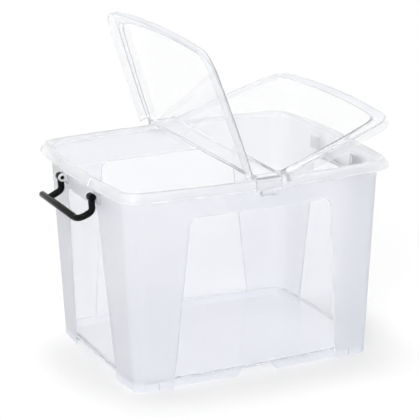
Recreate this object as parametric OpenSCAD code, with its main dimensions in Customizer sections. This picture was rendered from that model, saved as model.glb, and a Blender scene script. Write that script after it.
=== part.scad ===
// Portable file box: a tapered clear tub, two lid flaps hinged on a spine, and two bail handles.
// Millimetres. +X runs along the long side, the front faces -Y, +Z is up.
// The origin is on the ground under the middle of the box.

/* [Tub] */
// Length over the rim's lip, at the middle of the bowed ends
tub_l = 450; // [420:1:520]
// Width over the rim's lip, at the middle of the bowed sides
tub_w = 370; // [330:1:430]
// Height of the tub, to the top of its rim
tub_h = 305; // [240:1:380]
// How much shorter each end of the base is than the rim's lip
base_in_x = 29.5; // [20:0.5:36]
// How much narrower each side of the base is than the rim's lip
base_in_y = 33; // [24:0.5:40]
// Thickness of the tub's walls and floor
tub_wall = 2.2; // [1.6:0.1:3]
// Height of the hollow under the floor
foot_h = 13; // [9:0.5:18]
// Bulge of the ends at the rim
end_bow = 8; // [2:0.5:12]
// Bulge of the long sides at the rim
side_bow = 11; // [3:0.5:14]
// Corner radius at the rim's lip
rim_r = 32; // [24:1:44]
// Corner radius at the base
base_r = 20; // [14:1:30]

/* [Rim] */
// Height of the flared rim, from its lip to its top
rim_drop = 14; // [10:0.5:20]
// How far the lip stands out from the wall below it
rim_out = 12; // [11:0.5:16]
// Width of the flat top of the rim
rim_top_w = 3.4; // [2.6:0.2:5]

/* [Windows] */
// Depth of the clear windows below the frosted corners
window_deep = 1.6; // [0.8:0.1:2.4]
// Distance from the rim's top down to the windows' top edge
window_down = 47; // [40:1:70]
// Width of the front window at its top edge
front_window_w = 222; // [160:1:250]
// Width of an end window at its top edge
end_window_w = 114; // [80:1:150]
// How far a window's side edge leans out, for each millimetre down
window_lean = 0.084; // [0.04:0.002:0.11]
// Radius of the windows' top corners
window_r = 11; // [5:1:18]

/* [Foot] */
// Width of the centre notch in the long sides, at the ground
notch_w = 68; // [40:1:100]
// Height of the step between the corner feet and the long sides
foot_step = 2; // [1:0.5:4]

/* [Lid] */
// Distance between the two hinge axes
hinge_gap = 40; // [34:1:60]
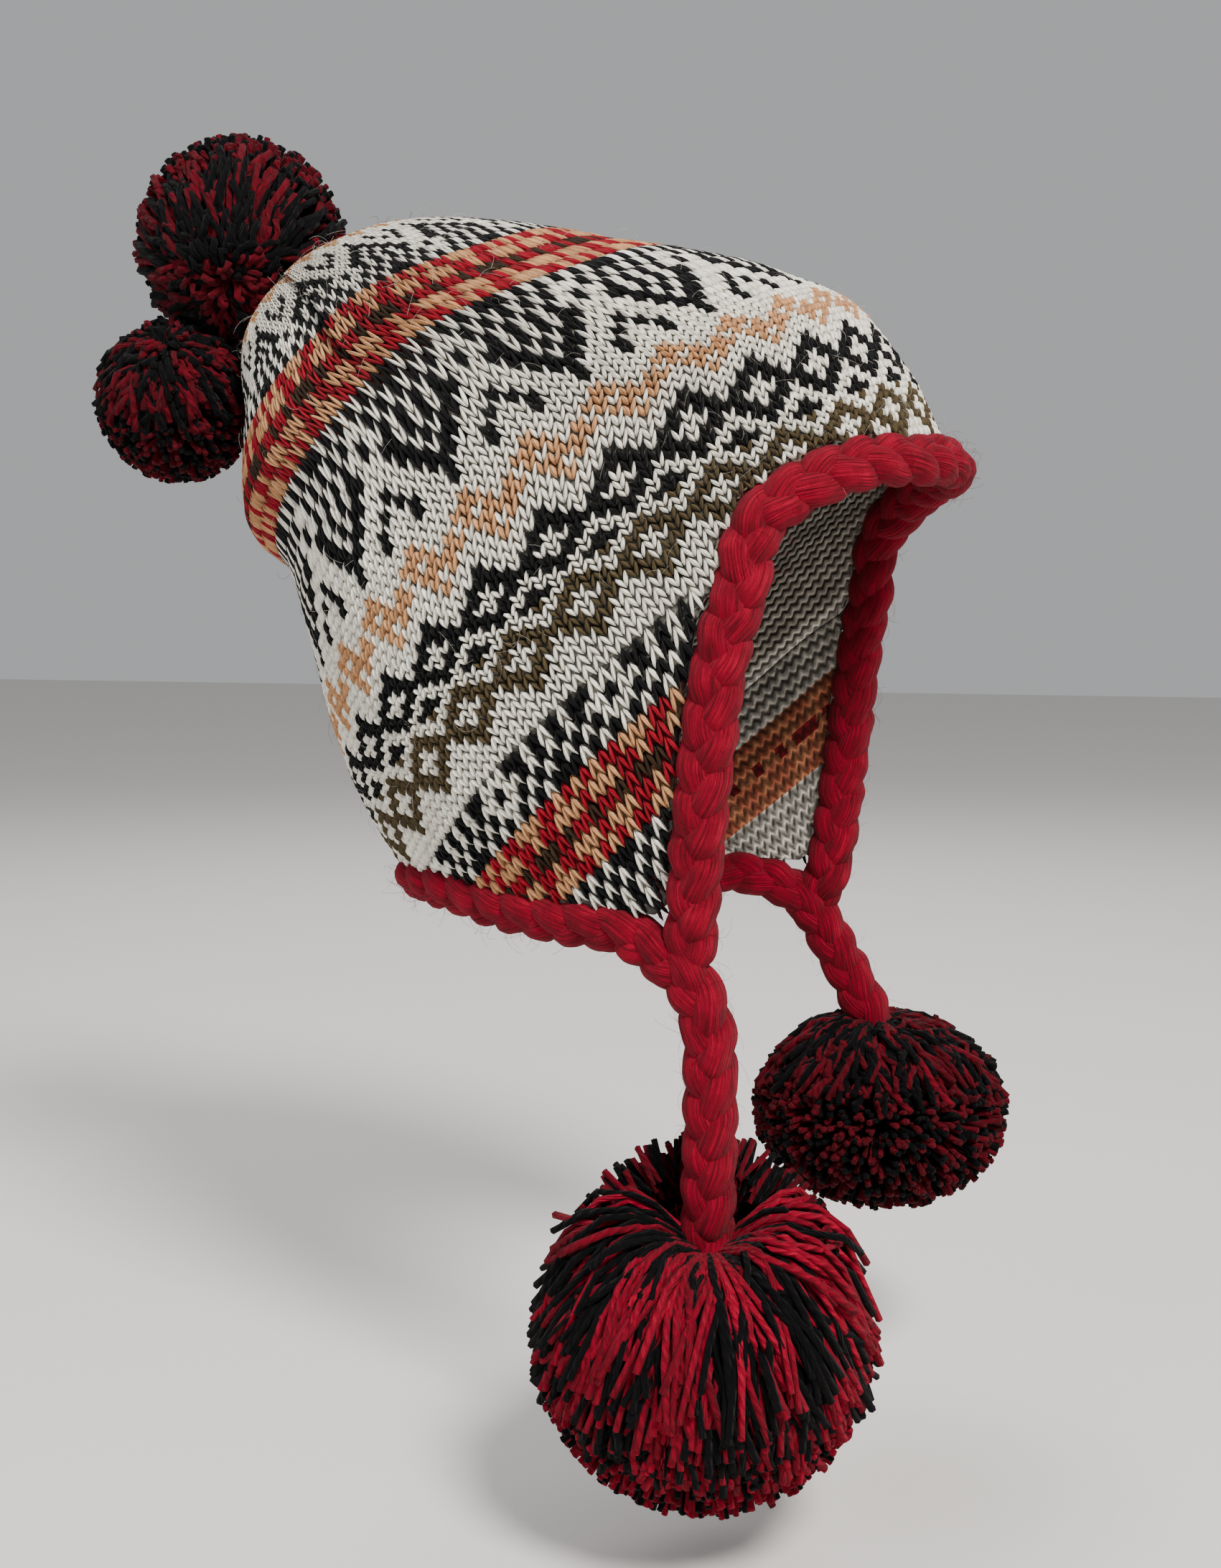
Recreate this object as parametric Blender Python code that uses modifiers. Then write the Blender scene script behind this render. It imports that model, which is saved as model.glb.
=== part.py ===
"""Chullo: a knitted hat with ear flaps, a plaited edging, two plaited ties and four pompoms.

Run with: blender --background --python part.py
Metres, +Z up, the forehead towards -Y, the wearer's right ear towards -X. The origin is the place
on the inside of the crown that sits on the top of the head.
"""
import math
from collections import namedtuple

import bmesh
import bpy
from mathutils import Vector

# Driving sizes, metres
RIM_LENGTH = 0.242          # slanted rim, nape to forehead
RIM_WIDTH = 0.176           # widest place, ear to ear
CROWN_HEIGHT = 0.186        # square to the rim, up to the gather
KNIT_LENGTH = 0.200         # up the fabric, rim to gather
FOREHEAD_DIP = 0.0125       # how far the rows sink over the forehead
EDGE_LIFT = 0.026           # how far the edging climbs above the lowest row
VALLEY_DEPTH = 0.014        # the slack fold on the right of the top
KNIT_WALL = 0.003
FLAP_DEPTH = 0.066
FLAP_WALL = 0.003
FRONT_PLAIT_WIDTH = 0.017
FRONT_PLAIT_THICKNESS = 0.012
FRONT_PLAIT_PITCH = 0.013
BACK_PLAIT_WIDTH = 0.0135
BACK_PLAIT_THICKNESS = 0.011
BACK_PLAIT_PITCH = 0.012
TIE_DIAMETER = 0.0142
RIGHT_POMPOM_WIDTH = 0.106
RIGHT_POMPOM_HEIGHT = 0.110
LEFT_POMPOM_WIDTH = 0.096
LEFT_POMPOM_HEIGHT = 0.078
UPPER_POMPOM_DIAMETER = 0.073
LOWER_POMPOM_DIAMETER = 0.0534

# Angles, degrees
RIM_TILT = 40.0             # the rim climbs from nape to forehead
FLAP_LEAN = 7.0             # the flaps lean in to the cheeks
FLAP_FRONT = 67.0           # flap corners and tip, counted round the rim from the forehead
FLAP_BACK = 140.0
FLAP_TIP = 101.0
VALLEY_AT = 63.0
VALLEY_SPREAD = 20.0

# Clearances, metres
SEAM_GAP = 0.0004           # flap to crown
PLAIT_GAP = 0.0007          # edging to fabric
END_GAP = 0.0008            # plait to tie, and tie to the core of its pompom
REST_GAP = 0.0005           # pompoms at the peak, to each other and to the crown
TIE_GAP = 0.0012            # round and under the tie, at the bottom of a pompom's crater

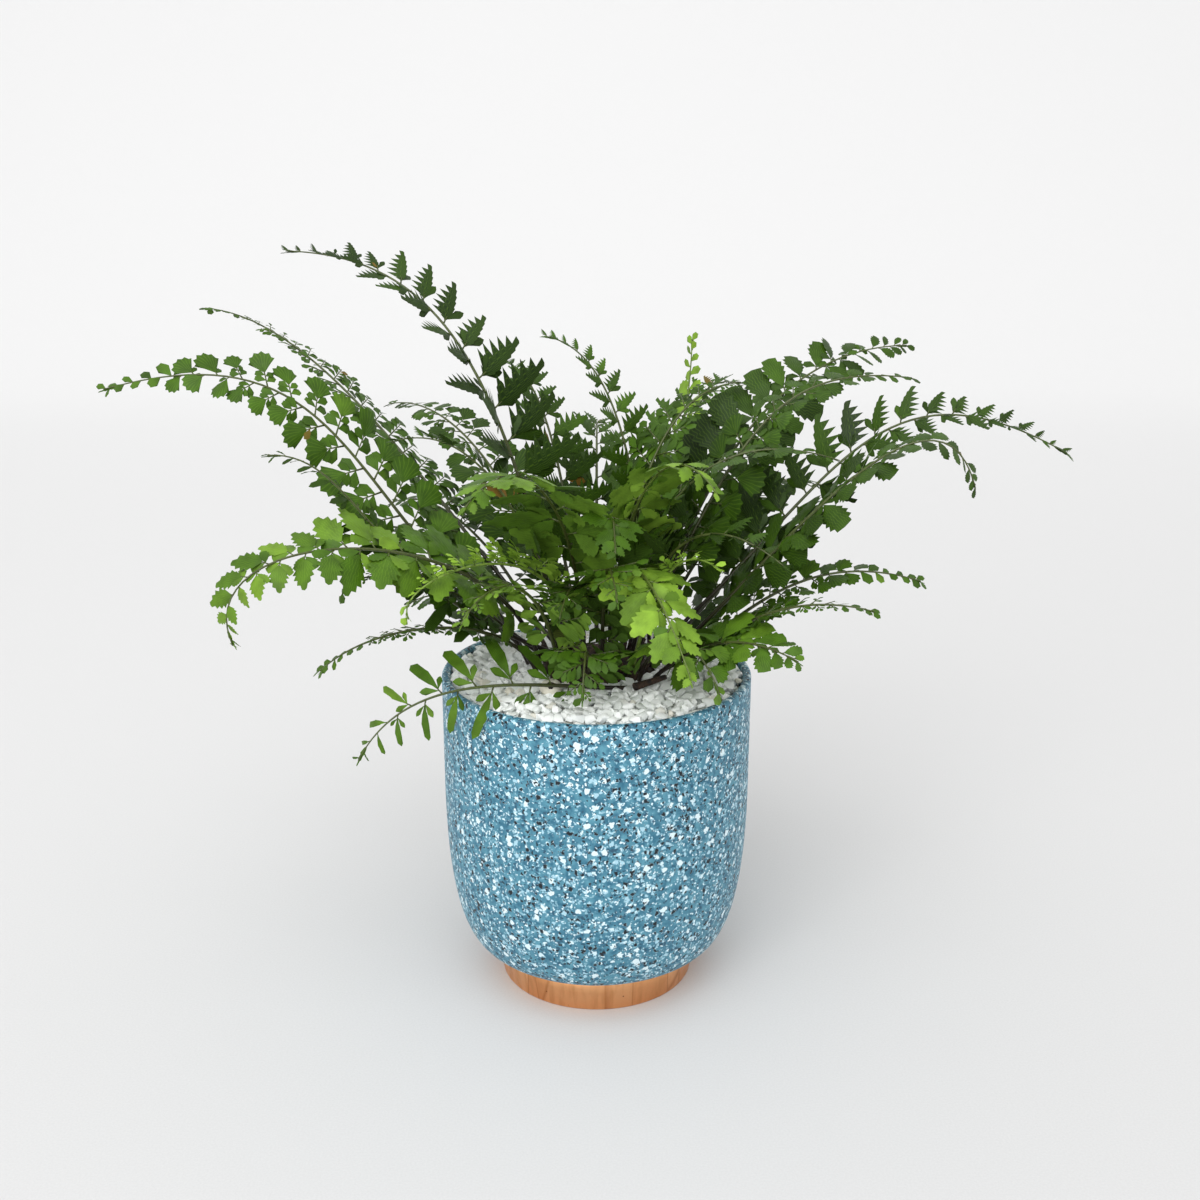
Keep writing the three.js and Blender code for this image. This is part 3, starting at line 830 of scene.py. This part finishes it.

__WHAT IS EXPECTED__: Across the entries above, how many lines contain "model"? Provide only the count.

__REPLY TO THE EXERCISE__: 2